Installing Custom Software
UBELIX comes with a plethora of software pre-installed. And there are tools provided installing additional packages in the user/group space. The present CustomRepo and Workspace modules provide easy access even for multiple versions of the same Software package.
module avail lists the available packages and
module spider FFTW searches for all modules which have FFTW in their name.
This article describes a procedure for installing custom software stacks in your user/group space. An EasyBuild and a manual approach is presented.
You cannot use the packet management utility yum for this, since this command requires root privileges to install software system wide. Instead you have to compile and install the software yourself.
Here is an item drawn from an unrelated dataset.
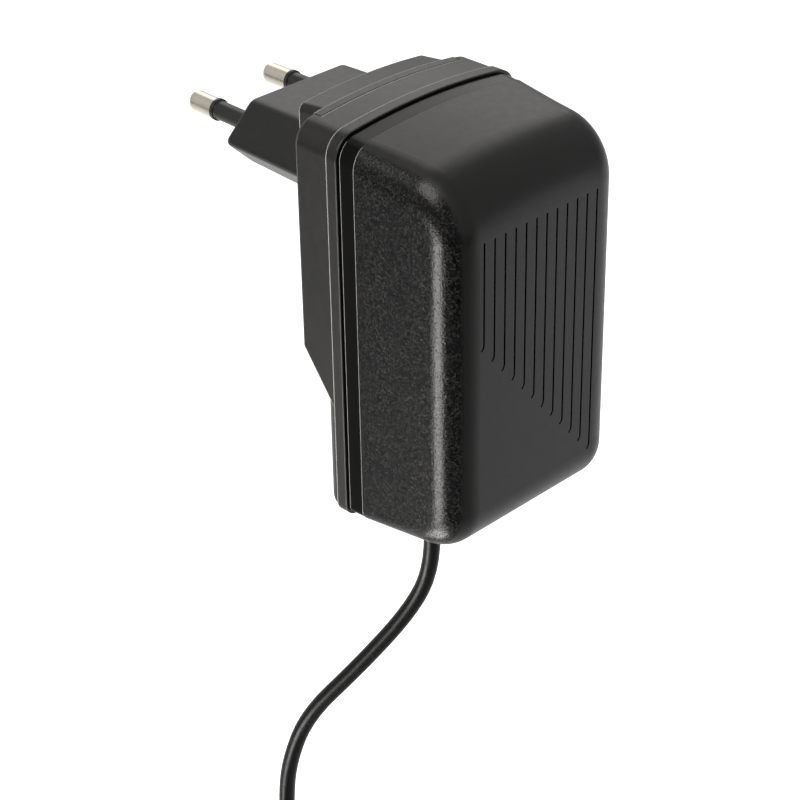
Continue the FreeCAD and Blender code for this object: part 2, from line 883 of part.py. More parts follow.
def make_transformer():
    """Two core halves, a bobbin and its winding, in the middle of the board."""
    z = -32.0
    wide, high, deep = 21.0, 19.0, 17.0
    leg = 6.0
    wall = leg / 2
    flange = 1.0
    stand = 1.5
    play = 0.1
    middle = stand + deep / 2
    core = deep * 0.3
    full = (stand, stand + deep)
    halves = []
    for tag, low, top in (("lower", z - high / 2, z), ("upper", z, z + high / 2)):
        gap = play / 2 if tag == "upper" else 0
        inside = (z - 1, top - wall) if tag == "upper" else (low + wall, z + 1)
        whole = on_board(
            f"core_{tag}_whole",
            (-wide / 2, wide / 2),
            (middle - core, middle + core),
            (low + gap, top),
        )
        windows = [
            on_board(f"core_{tag}_window_{side}", span, full, inside)
            for side, span in (
                ("left", (-wide / 2 + wall, -leg / 2)),
                ("right", (leg / 2, wide / 2 - wall)),
            )
        ]
        halves.append(cut(f"transformer_core_{tag}", whole, fuse(f"core_{tag}_windows", *windows)))
    inner = high / 2 - wall - play
    reach = wide / 2 - wall - play

    def round_the_leg(name, grown, levels):
        return on_board(
            name,
            (-leg / 2 - grown, leg / 2 + grown),
            (middle - core - grown, middle + core + grown),
            levels,
        )

    tube = round_the_leg("bobbin_tube", play + flange, (z - inner, z + inner))
    plates = []
    for tag, low in (("lower", z - inner), ("upper", z + inner - flange)):
        plates.append(on_board(f"bobbin_end_{tag}", (-reach, reach), full, (low, low + flange)))
        plates.append(
            on_board(f"bobbin_foot_{tag}", (-reach, reach), (0, stand + 1), (low, low + flange))
        )
    bore = round_the_leg("bobbin_bore", play, (z - high, z + high))
    bobbin = cut("transformer_bobbin", fuse("bobbin_solid", tube, *plates), bore)
    coil = on_board(
        "winding_block",
        (0.5 - reach, reach - 0.5),
        (stand + 0.6, stand + deep - 0.6),
        (z - inner + flange + play, z + inner - flange - play),
    )
    coil = rounded("winding_round", coil, 2.0, lambda b: b.ZLength > 2 and b.XLength < 0.01)
    core_room = round_the_leg("winding_room", flange + 2 * play, (z - high, z + high))
    return [*halves, bobbin, cut("transformer_winding", coil, core_room)]


def make_components():
    """What stands on the board, from the mains side at the top down to the output."""
    items = [
        can_part("fuse", -12.5, -2.0, 4.2, 8.0),
        block_part("x_capacitor", 0.0, -2.0, 13.0, 6.0, 11.0),
        can_part("line_choke", 12.3, -2.0, 4.6, 11.0),
        block_part("bridge_rectifier", -9.0, -13.0, 10.0, 6.5, 3.0),
        can_part("mains_capacitor", 7.0, -13.5, 5.0, 20.0),
        block_part("insulating_barrier", 0.0, -20.4, 33.0, 0.8, 15.0),
        can_part("y_capacitor", -13.9, -31.0, 3.2, 4.0),
        block_part("optocoupler", 14.4, -31.0, 4.6, 6.5, 3.6),
        can_part("output_capacitor_left", -10.0, -49.5, 4.0, 12.0),
        can_part("output_capacitor_right", 0.0, -49.5, 4.0, 12.0),
        block_part("output_rectifier", 10.5, -49.0, 7.0, 6.0, 2.4),
    ]
    back = "-(board_reach - board_thick)"
    for name, x, z, wide, high in (
        ("controller_chip", 6.0, -14.0, 4.9, 3.9),
        ("switching_transistor", -6.0, -14.0, 6.5, 6.1),
    ):
        item = on_board(name, (x - wide / 2, x + wide / 2), (0, 1.5), (z - high / 2, z + high / 2))
        put(item, f"{x - wide / 2} * board_column", back, f"{z - high / 2} * board_line")
        items.append(item)
    for side, sign in (("plus", 1), ("minus", -1)):
        items.append(
            rod(
                f"output_lead_{side}",
                "Z",
                0.65,
                "5.4",
                sign * 1.2,
                "-(board_reach + 0.65 + seat_play)",
                "-(base_drop - shell_wall - flange_high - seat_play * 4)",
            )
        )
    return items


def make_strain_relief():
    """The bush between the shells and the taper that guards the cord."""
    axis_y = "-(parting_reach - parting_gap / 2)"
    floor = "-(base_drop - shell_wall - seat_play * 3)"
    flange = rod("relief_flange_disc", "Z", "relief_flange", "flange_high", 0, axis_y, floor)
    neck = rod(
        "relief_neck",
        "Z",
        "relief_radius",
        "shell_wall + flange_high",
        0,
        axis_y,
        "-base_drop",
    )
    taper = cone(
        "relief_taper",
        "Z",
        "relief_tip",
        "relief_radius",
        "relief_length",
        0,
        axis_y,
        "-(base_drop + relief_length)",
    )
    rings = [
        cut(
            f"relief_ring_{number}",
            rod(
                f"relief_ring_{number}_outer",
                "Z",
                "relief_radius * 2",
                "relief_length / 12",
                0,
                axis_y,
                f"-(base_drop + relief_length * {number} / 6)",
            ),
            rod(
                f"relief_ring_{number}_inner",
                "Z",
                f"relief_radius - (relief_radius - relief_tip) * {number} / 6 - seat_play * 4",
                "relief_length / 12",
                0,
                axis_y,
                f"-(base_drop + relief_length * {number} / 6)",
            ),
        )
        for number in range(1, 6)
    ]
    body = fuse("relief_solid", flange, neck, taper)
    return cut("strain_relief", body, fuse("relief_rings", *rings))


CORD_ROUTE = [
    (0.0, -34.495, -79.75),
    (0.0, -34.495, -88.0),
    (-3.2, -31.4, -98.5),
    (-11.0, -23.5, -113.0),
    (-18.6, -15.7, -125.5),
    (-21.6, -12.7, -138.0),
    (-22.4, -12.0, -148.5),
    (-22.4, -12.0, -158.0),
]


def make_cord():
    """The stretch of cord from the strain relief to the coil: straight runs and tangent arcs."""
    points = [Vector(*place) for place in CORD_ROUTE]
    points[0].z = -(worked_out("base_drop") + worked_out("relief_length"))
    edges = []
    start = points[0]
    radii = []
    for before, corner, after in zip(points, points[1:], points[2:]):
        inward = (corner - before).normalize()
        outward = (after - corner).normalize()
        half_turn = inward.getAngle(outward) / 2
        shorter = min((corner - before).Length, (after - corner).Length)
        radius = 0.45 * shorter / math.tan(half_turn)
        radii.append(round(radius, 1))
        setback = radius * math.tan(half_turn)
        enter = corner - inward * setback
        leave = corner + outward * setback
        bisector = (outward - inward).normalize()
        middle = corner + bisector * (radius / math.cos(half_turn) - radius)
        edges.append(Part.LineSegment(start, enter).toShape())
        edges.append(Part.Arc(enter, middle, leave).toShape())
        start = leave
    edges.append(Part.LineSegment(start, points[-1]).toShape())
    path = Part.Wire(edges)
    section = Part.Wire(Part.makeCircle(worked_out("cord_radius"), points[0], points[1] - points[0]))
    item = doc.addObject("Part::Feature", "cord")
    item.Shape = path.makePipeShell([section], True, False)
    print("cord radii", radii, "path", round(path.Length, 2))
    print("cord volume over section times length",
          round(item.Shape.Volume / (math.pi * worked_out("cord_radius") ** 2 * path.Length), 5))
    return item


def make_coil():
    """The outer shape of the put-away coil, with its incoming and outgoing straight ends."""
    end_x, end_y, end_z = CORD_ROUTE[-1]
    outer = "(coil_mean + coil_deep / 2)"
    inner = "(coil_mean - coil_deep / 2)"
    turn = "(coil_mean + coil_deep / 2 - cord_radius - seat_play * 2)"
    level = "(coil_wide / 2 - cord_radius - seat_play * 3)"
    centre_x = f"({end_x} - {turn})"
    centre_y = f"({end_y} - {level})"
    centre_z = f"({end_z} - 24)"
    start_y = f"{centre_y} - coil_wide / 2"
    ring = cut(
        "coil_ring",
        rod("coil_disc", "Y", outer, "coil_wide", centre_x, start_y, centre_z),
        rod("coil_eye", "Y", inner, "coil_wide + 2", centre_x, f"{start_y} - 1", centre_z),
    )
    ring = rounded("coil_round", ring, 2.0, lambda b: b.YLength < 0.01 and b.XLength > 9)
    lead = rod("coil_lead", "Z", "cord_radius", "24", end_x, end_y, centre_z)
    tail_y = f"({centre_y} - {level})"
    tail = rod("coil_end", "Z", "cord_radius", "coil_tail", end_x, tail_y, f"{centre_z} - coil_tail")
    coil = fuse("cord_coil", ring, lead, tail)
    play = "seat_play * 3"
    hole = box(
        "tie_hole",
        (f"{centre_x} - {outer} - {play}", f"{centre_x} - {inner} + {play} * 3"),
        (f"{centre_y} - coil_wide / 2 - {play}", f"{centre_y} + coil_wide / 2 + {play}"),
        (f"{centre_z} - tie_band", f"{centre_z} + tie_band"),
    )
    grown = f"{play} + tie_thick"
    band = box(
        "tie_block",
        (f"{centre_x} - {outer} - ({grown})", f"{centre_x} - {inner} + {play} * 2 + ({grown})"),
        (f"{centre_y} - coil_wide / 2 - ({grown})", f"{centre_y} + coil_wide / 2 + {grown}"),
        (f"{centre_z} - tie_band / 2", f"{centre_z} + tie_band / 2"),
    )
    band = rounded("tie_round", band, 2.0, lambda b: b.ZLength > 3)
    plug_top = f"({centre_z} - coil_tail)"
    return [coil, cut("cord_tie", band, hole), *make_plug(end_x, tail_y, plug_top)]


def slot_prism(name, wide, thick, length, x, y, z):
    """A prism with half-round ends in X, as the USB-C outline has."""
    half = f"({wide}) / 2 - ({thick}) / 2"
    middle = box(
        f"{name}_middle",
        (f"{x} - ({half})", f"{x} + {half}"),
        (f"{y} - ({thick}) / 2", f"{y} + ({thick}) / 2"),
        (z, f"{z} + {length}"),
    )
    ends = [
        rod(f"{name}_{tag}", "Z", f"({thick}) / 2", length, f"{x} {sign} ({half})", y, z)
        for tag, sign in (("left", "-"), ("right", "+"))
    ]
    return fuse(name, middle, *ends)


def make_plug(x, y, top):
    """The USB-C plug: overmould, drawn metal shell and the contact insert inside it."""
    foot = f"({top} - plug_neck - plug_body)"
    neck = cone("overmould_neck", "Z", "plug_thick * 0.45", "cord_radius + 0.6", "plug_neck", x, y,
                f"{top} - plug_neck")
    body = box(
        "overmould_block",
        (f"{x} - plug_width / 2", f"{x} + plug_width / 2"),
        (f"{y} - plug_thick / 2", f"{y} + plug_thick / 2"),
        (foot, f"{foot} + plug_body"),
    )
    body = rounded("overmould_sides", body, 2.4, lambda b: b.ZLength > 9)
    overmould = fuse("overmould_solid", neck, body)
    socket = slot_prism("overmould_socket", "usb_width + seat_play", "usb_thick + seat_play",
                        "usb_length", x, y, foot)
    overmould = cut("usb_c_overmould", overmould, socket)
    rise = "(usb_length - seat_play)"
    low = f"({foot} - usb_length)"
    outer = slot_prism("usb_outer", "usb_width", "usb_thick", f"(usb_length + {rise})", x, y, low)
    inner = slot_prism("usb_inner", "usb_width - usb_wall * 2", "usb_thick - usb_wall * 2",
                       "usb_length * 3", x, y, f"({low} - usb_length / 2)")
    shell = cut("usb_c_shell", outer, inner)
    liner = slot_prism("liner", "usb_width - usb_wall * 2 - seat_play",
                       "usb_thick - usb_wall * 2 - seat_play",
                       f"({rise} + usb_length * 0.85)", x, y, f"({low} + usb_length * 0.15)")
    mouth = box(
        "liner_mouth",
        (f"{x} - usb_width * 0.39", f"{x} + usb_width * 0.39"),
        (f"{y} - 0.42", f"{y} + 0.42"),
        (f"{low} - 1", f"{low} + usb_length * 0.95"),
    )
    return [overmould, shell, cut("usb_c_contacts", liner, mouth)]


NODES = [make_front_shell(), make_rear_shell(), make_plug_insert()]
for hand in ("left", "right"):
    NODES += [pin_body(hand, "0"), make_sleeve(hand), make_contact_spring(hand)]
NODES += [make_board(), *make_transformer(), *make_components()]
NODES += [make_strain_relief(), make_cord(), *make_coil()]

doc.recompute()
failed = [item.Name for item in doc.Objects if {"Invalid", "Error"} & set(item.State)]
if failed:
    raise RuntimeError(f"these failed: {failed}")
for node in NODES:
    if node.Shape.isNull() or not node.Shape.isValid() or not node.Shape.Solids:
        raise RuntimeError(f"{node.Name} has no valid solid")
for node in NODES:
    node.Label = node.Name
    node.Shape.exportStep(f"parts/{node.Label}.step")
    print(node.Label, "solids", len(node.Shape.Solids), "volume", round(node.Shape.Volume, 1))
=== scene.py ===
# %% [markdown]
# A black wall power supply, dressed for its portrait
#
# The housing, the plug and the pins come from the construction model at their real size, in metres.
# They could be modelled again by eye, but then the picture and the part would drift apart. So this
# script gives them their finishes, lays the cord, and sets the camera and the studio.

# %% Load the construction model as a fixed frame
import json
import math

import bpy
from mathutils import Matrix, Vector


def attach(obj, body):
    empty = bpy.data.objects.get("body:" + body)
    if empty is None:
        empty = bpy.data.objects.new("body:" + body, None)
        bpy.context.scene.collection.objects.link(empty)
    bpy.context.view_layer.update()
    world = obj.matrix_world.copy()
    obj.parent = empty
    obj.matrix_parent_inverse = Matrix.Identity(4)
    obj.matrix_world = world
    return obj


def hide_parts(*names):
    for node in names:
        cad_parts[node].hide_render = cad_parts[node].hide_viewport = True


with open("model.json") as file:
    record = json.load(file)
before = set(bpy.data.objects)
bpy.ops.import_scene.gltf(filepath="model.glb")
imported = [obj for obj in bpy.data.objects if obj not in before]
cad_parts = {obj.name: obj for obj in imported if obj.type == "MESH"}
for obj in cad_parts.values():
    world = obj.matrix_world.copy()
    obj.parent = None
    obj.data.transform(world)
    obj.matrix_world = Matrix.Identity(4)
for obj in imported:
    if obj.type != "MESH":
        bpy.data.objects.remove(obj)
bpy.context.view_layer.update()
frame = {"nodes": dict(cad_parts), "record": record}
nodes = frame["nodes"]
MM = 0.001

# %% [markdown]
# A small object is easier to think of in millimetres, while Blender's unit here is the metre. One
# helper turns a place in millimetres into one in metres.


# %% A helper for places
def mm(*values):
    """Millimetres as a vector in metres."""
    return Vector(values) * MM


# %% [markdown]
# The camera comes first, because every later choice is judged through it. It could be placed by
# trial, but here its place was worked out from the housing's straight edges in the photograph. It
# stands 0.4 metres away to the front left, looks down by 31 degrees and leans by one degree.

# %% The camera
CAMERA_PLACE = mm(-254.758, -287.752, 169.027)
AZIMUTH, ELEVATION, ROLL = 44.228, 31.236, -1.013
LENS, SENSOR = 99.29, 36.0
NEAREST_SEEN = 10.0 * MM

camera_data = bpy.data.cameras.new("portrait_camera")
camera_data.lens = LENS
camera_data.sensor_width = SENSOR
camera_data.clip_start = NEAREST_SEEN
camera = bpy.data.objects.new("portrait_camera", camera_data)
bpy.context.scene.collection.objects.link(camera)
turn = (
    Matrix.Rotation(math.radians(-AZIMUTH), 4, "Z")
    @ Matrix.Rotation(math.radians(90 - ELEVATION), 4, "X")
    @ Matrix.Rotation(math.radians(ROLL), 4, "Z")
)
camera.matrix_world = Matrix.Translation(CAMERA_PLACE) @ turn
bpy.context.scene.camera = camera
print("camera looks along", [round(c, 3) for c in (turn @ Vector((0, 0, -1)))])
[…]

If you know that some missing software could be of general interest for a wide community on our machines, you can ask us to install the software system wide. Bioinformatic packages are managed by Vital-IT
If you need further assistance in installing your software packages or optimizing for our machine architecture, get in touch with our support team.
The LMOD module system allows to enable software package by package. Thus, influences between different packages can be minimized. It also allows to have multiple versions of the same software product installed side by side. See HPC software environment.
There are modules providing access to your user/group software stacks and assisting you with building packages into them.
When possible we use EasyBuild to provision software packages. EasyBuild is a software installation framework. Installation procedures are defined in so called EasyConfigs, including the location of the sources, dependencies, its versions, used environments, compile arguments, and more. These EasyConfigs are publicly available on EasyBuild github repository and can be downloaded used and if necessary adapted, e.g. for new versions.
Building Software packages
There are mainly two options to build a software package and its module:
- using EasyBuild, with an existing, an modified or a newly created EasyConfig
- performing manual installation, and creating a module file
In the following, both methods are described in more details.
In general we consider:
- Is there already and EasyBuild recipe available, which can be used or modified?
- Which software stack we want to build into, a specific CPU architecture, OR all CPU architectures, OR should it be a generic one (see Software stacks)
On UBELIX a software stack for each CPU architecture is provided. Applications are build on and for this specific architecture. Therewith, application can use different optimizations on different architectures, e.g. using AVX2 instruction set on Broadwell). Furthermore, a generic software stack is provided, where architecture independent applications are installed, e.g. Python scripts. Our generic software stack is build on Ivybridge nodes, which have the lowest instruction set. Therewith runtime conflicts are prevented.
For EasyBuild additional tools are provided, which install automatically in all architectural or the generic software stack, see below.
Additionally, with the
Workspace_Home module such software stacks can be created in your user/group space.
For detailed instructions read the EasyBuild article.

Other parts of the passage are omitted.